= Exercise requirements =
Give the material again in full, matching it exactly.

□ □ □

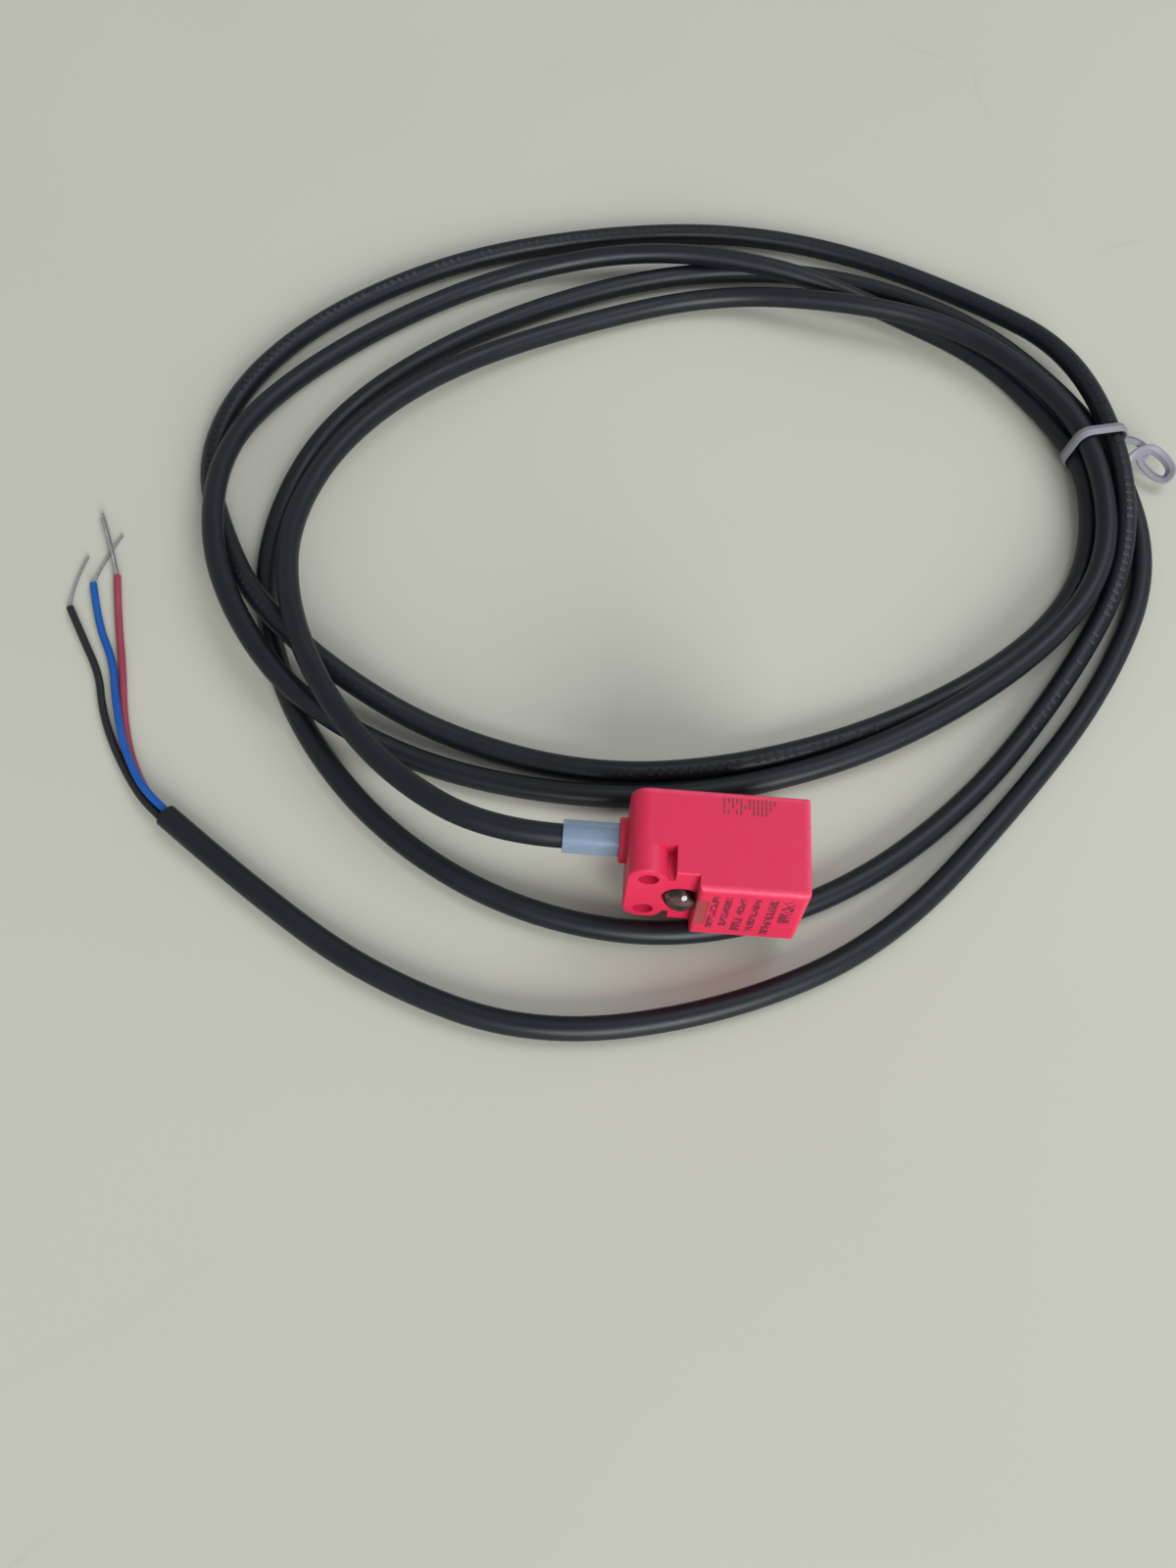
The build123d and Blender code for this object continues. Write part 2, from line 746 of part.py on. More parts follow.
export_step(housing.part, "parts/housing.step")
export_step(base_cover.part, "parts/base_cover.step")
export_step(potting_compound.part, "parts/potting_compound.step")
export_step(indicator_window.part, "parts/indicator_window.step")
export_step(indicator_lamp.part, "parts/indicator_lamp.step")
export_step(circuit_board.part, "parts/circuit_board.step")
export_step(oscillator_chip.part, "parts/oscillator_chip.step")
export_step(output_transistor.part, "parts/output_transistor.step")
export_step(chip_capacitors.part, "parts/chip_capacitors.step")
export_step(chip_resistors.part, "parts/chip_resistors.step")
export_step(surge_diodes.part, "parts/surge_diodes.step")
export_step(ferrite_core.part, "parts/ferrite_core.step")
export_step(coil_bobbin.part, "parts/coil_bobbin.step")
export_step(coil_winding.part, "parts/coil_winding.step")
export_step(coil_wires.part, "parts/coil_wires.step")
export_step(strain_relief_sleeve.part, "parts/strain_relief_sleeve.step")
export_step(cable_entry.part, "parts/cable_entry.step")
export_step(solder_joints.part, "parts/solder_joints.step")
export_step(twist_tie.part, "parts/twist_tie.step")
export_step(brown_wire, "parts/brown_wire.step")
export_step(black_wire, "parts/black_wire.step")
export_step(blue_wire, "parts/blue_wire.step")
export_step(cable, "parts/cable.step")
export_step(brown_core, "parts/brown_core.step")
export_step(black_core, "parts/black_core.step")
export_step(blue_core, "parts/blue_core.step")
export_step(brown_strands, "parts/brown_strands.step")
export_step(black_strands, "parts/black_strands.step")
export_step(blue_strands, "parts/blue_strands.step")
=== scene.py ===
import logging
import math
from dataclasses import dataclass, field
from enum import Enum
from typing import Any, Sequence

import bmesh
import bpy
import numpy as np
from mathutils import Matrix, Vector


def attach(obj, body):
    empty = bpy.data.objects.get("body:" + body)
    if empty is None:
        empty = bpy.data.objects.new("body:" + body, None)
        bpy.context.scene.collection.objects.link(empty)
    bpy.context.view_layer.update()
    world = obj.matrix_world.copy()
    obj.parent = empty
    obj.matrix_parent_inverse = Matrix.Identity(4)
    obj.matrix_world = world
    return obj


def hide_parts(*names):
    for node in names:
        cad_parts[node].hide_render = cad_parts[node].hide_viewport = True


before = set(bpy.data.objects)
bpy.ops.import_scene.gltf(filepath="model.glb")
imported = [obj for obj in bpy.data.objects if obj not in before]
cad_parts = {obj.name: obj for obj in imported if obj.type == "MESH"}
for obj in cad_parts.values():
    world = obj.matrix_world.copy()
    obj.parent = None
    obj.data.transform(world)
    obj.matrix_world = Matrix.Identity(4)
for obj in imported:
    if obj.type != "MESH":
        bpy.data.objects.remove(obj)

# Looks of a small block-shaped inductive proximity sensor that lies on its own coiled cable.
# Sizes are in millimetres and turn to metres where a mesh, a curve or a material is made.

MM = 0.001
ROOT = "root"
SURFACE = -12.8  # height of the table below the sensor's axis
CABLE_DIAMETER = 4.0
CABLE_TIP = (-104.0, 6.7)  # middle of the jacket's cut end
LAYER_PITCH = 4.2  # from a cable to the one that lies on it
CORE_DIAMETER = 1.35
SHARP_EDGE = math.radians(40)  # faces that meet at more than this keep a crisp edge
MERGED = 1e-6  # metres; corners nearer than this become one
TURNED_SIDES = 64  # of every turned shape

log = logging.getLogger("sensor")

Socket = bpy.types.NodeSocket
Tree = bpy.types.NodeTree
Material = bpy.types.Material
Piece = bpy.types.Object
Pair = tuple[float, float]
Triple = tuple[float, float, float]
Four = tuple[float, float, float, float]
Point = Sequence[float]
Shape = tuple[list[Vector], list[list[int]]]  # points, and faces as indices of them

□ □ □

= The answer =
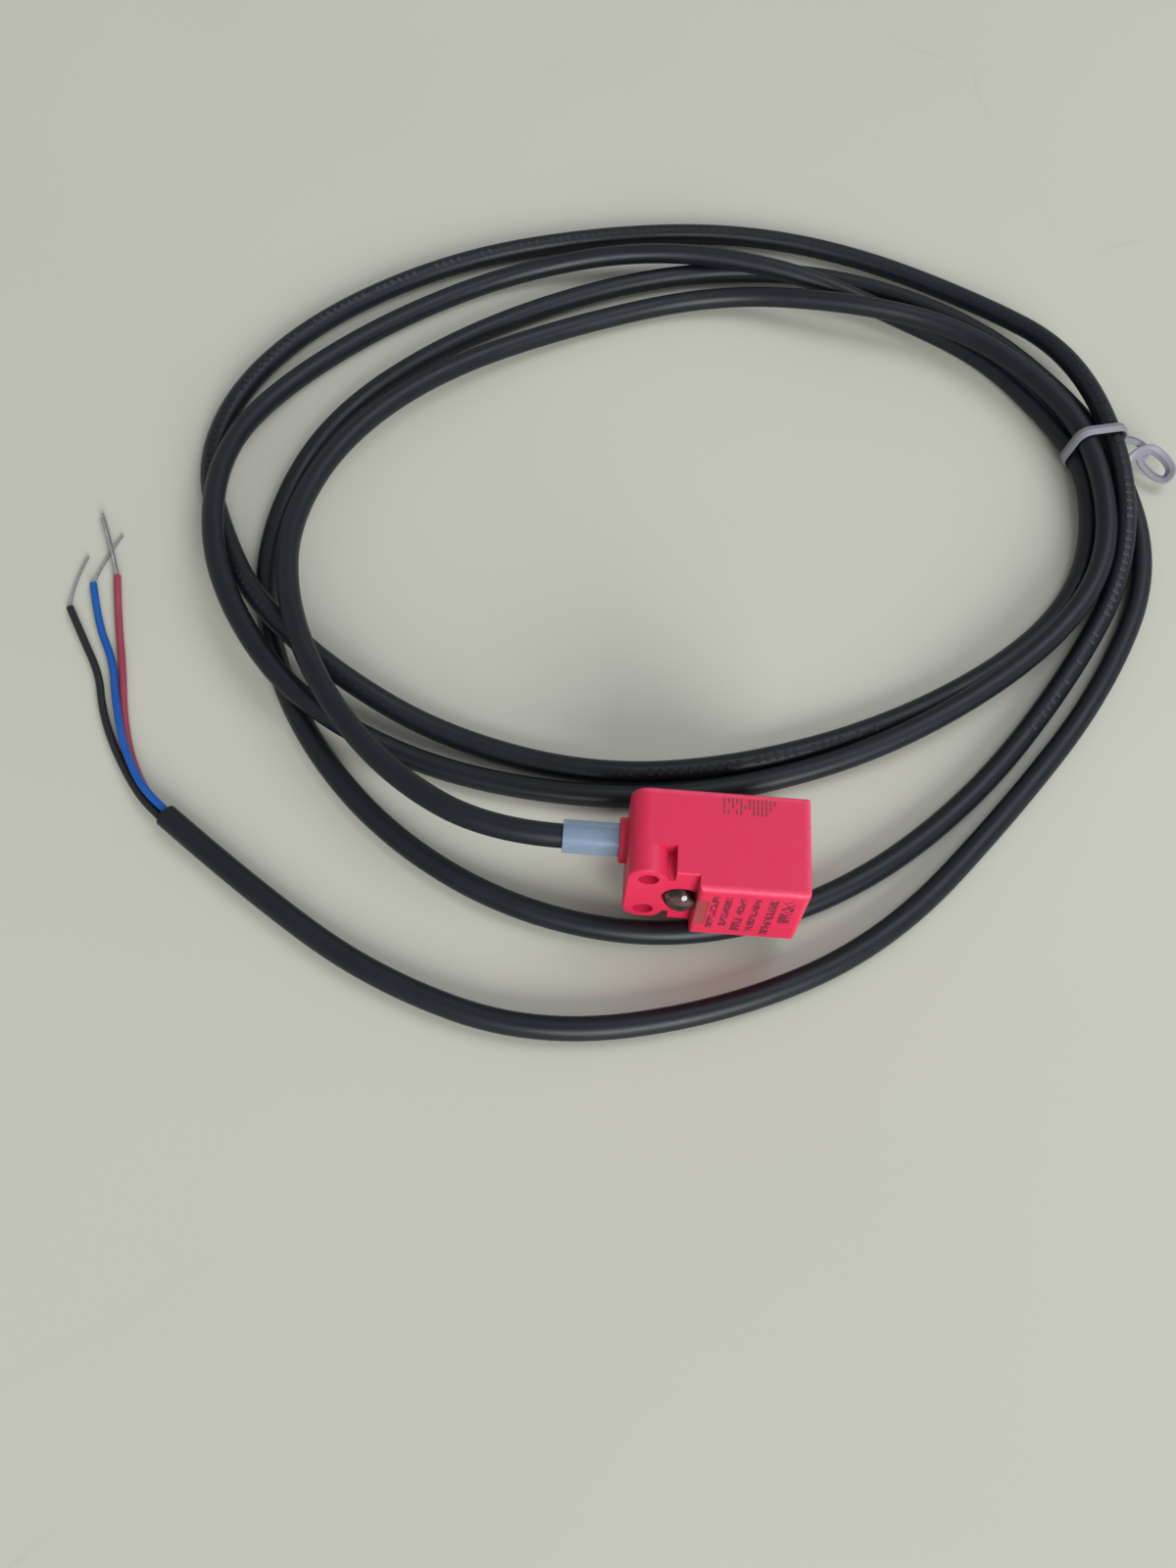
The build123d and Blender code for this object continues. Write part 2, from line 746 of part.py on. More parts follow.
export_step(housing.part, "parts/housing.step")
export_step(base_cover.part, "parts/base_cover.step")
export_step(potting_compound.part, "parts/potting_compound.step")
export_step(indicator_window.part, "parts/indicator_window.step")
export_step(indicator_lamp.part, "parts/indicator_lamp.step")
export_step(circuit_board.part, "parts/circuit_board.step")
export_step(oscillator_chip.part, "parts/oscillator_chip.step")
export_step(output_transistor.part, "parts/output_transistor.step")
export_step(chip_capacitors.part, "parts/chip_capacitors.step")
export_step(chip_resistors.part, "parts/chip_resistors.step")
export_step(surge_diodes.part, "parts/surge_diodes.step")
export_step(ferrite_core.part, "parts/ferrite_core.step")
export_step(coil_bobbin.part, "parts/coil_bobbin.step")
export_step(coil_winding.part, "parts/coil_winding.step")
export_step(coil_wires.part, "parts/coil_wires.step")
export_step(strain_relief_sleeve.part, "parts/strain_relief_sleeve.step")
export_step(cable_entry.part, "parts/cable_entry.step")
export_step(solder_joints.part, "parts/solder_joints.step")
export_step(twist_tie.part, "parts/twist_tie.step")
export_step(brown_wire, "parts/brown_wire.step")
export_step(black_wire, "parts/black_wire.step")
export_step(blue_wire, "parts/blue_wire.step")
export_step(cable, "parts/cable.step")
export_step(brown_core, "parts/brown_core.step")
export_step(black_core, "parts/black_core.step")
export_step(blue_core, "parts/blue_core.step")
export_step(brown_strands, "parts/brown_strands.step")
export_step(black_strands, "parts/black_strands.step")
export_step(blue_strands, "parts/blue_strands.step")
=== scene.py ===
import logging
import math
from dataclasses import dataclass, field
from enum import Enum
from typing import Any, Sequence

import bmesh
import bpy
import numpy as np
from mathutils import Matrix, Vector


def attach(obj, body):
    empty = bpy.data.objects.get("body:" + body)
    if empty is None:
        empty = bpy.data.objects.new("body:" + body, None)
        bpy.context.scene.collection.objects.link(empty)
    bpy.context.view_layer.update()
    world = obj.matrix_world.copy()
    obj.parent = empty
    obj.matrix_parent_inverse = Matrix.Identity(4)
    obj.matrix_world = world
    return obj


def hide_parts(*names):
    for node in names:
        cad_parts[node].hide_render = cad_parts[node].hide_viewport = True


before = set(bpy.data.objects)
bpy.ops.import_scene.gltf(filepath="model.glb")
imported = [obj for obj in bpy.data.objects if obj not in before]
cad_parts = {obj.name: obj for obj in imported if obj.type == "MESH"}
for obj in cad_parts.values():
    world = obj.matrix_world.copy()
    obj.parent = None
    obj.data.transform(world)
    obj.matrix_world = Matrix.Identity(4)
for obj in imported:
    if obj.type != "MESH":
        bpy.data.objects.remove(obj)

# Looks of a small block-shaped inductive proximity sensor that lies on its own coiled cable.
# Sizes are in millimetres and turn to metres where a mesh, a curve or a material is made.

MM = 0.001
ROOT = "root"
SURFACE = -12.8  # height of the table below the sensor's axis
CABLE_DIAMETER = 4.0
CABLE_TIP = (-104.0, 6.7)  # middle of the jacket's cut end
LAYER_PITCH = 4.2  # from a cable to the one that lies on it
CORE_DIAMETER = 1.35
SHARP_EDGE = math.radians(40)  # faces that meet at more than this keep a crisp edge
MERGED = 1e-6  # metres; corners nearer than this become one
TURNED_SIDES = 64  # of every turned shape

log = logging.getLogger("sensor")

Socket = bpy.types.NodeSocket
Tree = bpy.types.NodeTree
Material = bpy.types.Material
Piece = bpy.types.Object
Pair = tuple[float, float]
Triple = tuple[float, float, float]
Four = tuple[float, float, float, float]
Point = Sequence[float]
Shape = tuple[list[Vector], list[list[int]]]  # points, and faces as indices of them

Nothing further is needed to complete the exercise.